Gas thieves steal nearly 1,000 gallons of fuel, police say
Police in the Northern California city of Roseville are looking for gasoline thieves who struck two stations, taking nearly 1,000 gallons of the increasingly expensive fuel.
All of the gas was stolen earlier this week from a Shell station near the Roseville Square shopping center. But a few days earlier, thieves had made made an unsuccessful attempt at a 76 station a few blocks away, Fox40 in Sacramento reported.
According to the manager of the Shell station, a man in a black pickup pumped 300 gallons of gas, some of it going to a tank in the pickup's bed. It happened at about 1:30 a.m. when the convenience store was closed.
But security cameras caught the thief using a credit card. The pump's meter was somehow disabled, and the manager had to check records to show that the gas was stolen.

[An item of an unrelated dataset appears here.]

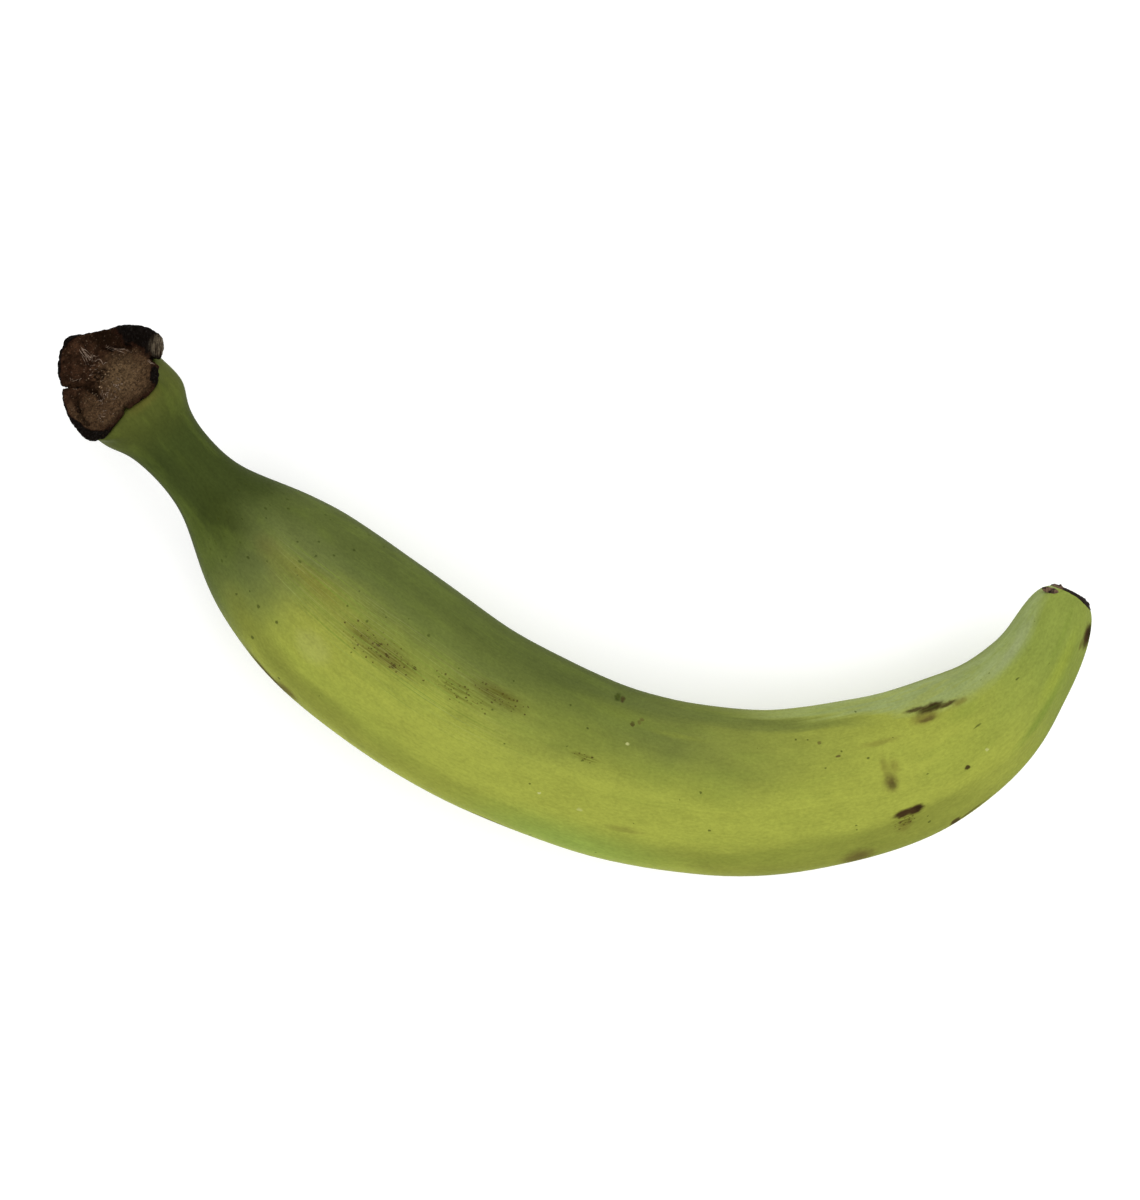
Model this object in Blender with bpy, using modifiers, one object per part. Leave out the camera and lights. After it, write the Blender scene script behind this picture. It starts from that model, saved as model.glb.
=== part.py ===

"They knew what they were doing. They got around it, not once but three times," said station manager Tony Sandhu.
The last time, Sandhu's wife was ready for them despite an attempt by a woman in the truck to distract her. She got a license plate number.
At the 76 station, a padlock on a pump was cut after hours. But the station manager said the pumps' electrical supply are cut off at closing time and the thieves left empty-handed. Roseville police don't know if it was the same thieves who struck the Shell station.
"They should be caught. I don't know if we'll get the money back, but they should go to jail," said Sandhu.
Skyrocketing gasoline prices caused some local service stations to shut off their pumps Thursday while others shocked customers with overnight price increases of 30 cents or more.
California's fuel industry isn't running out of gasoline — supplies are only 2.5% lower than this time last year — but recent refinery and pipeline mishaps sent wholesale prices to all-time highs this week. As a result, some station owners weren't buying fuel for fear they couldn't sell it. Those who did buy simply kicked prices higher and bet customers would understand.
Many stations closed their pumps as soon as they ran out of the fuel they'd bought more cheaply. Some owners worried that if they paid the current wholesale price, they would be stuck selling that gas at a loss when prices fell.
Several Costco gas stations, including those in Marina del Rey, Tustin and Inglewood, closed Thursday. A manager in Inglewood said the only nearby Costco outlets that hadn't run out of gas were in Hawthorne and Torrance.
A sign at one Costco apologized: "We do not know when we will be resupplied."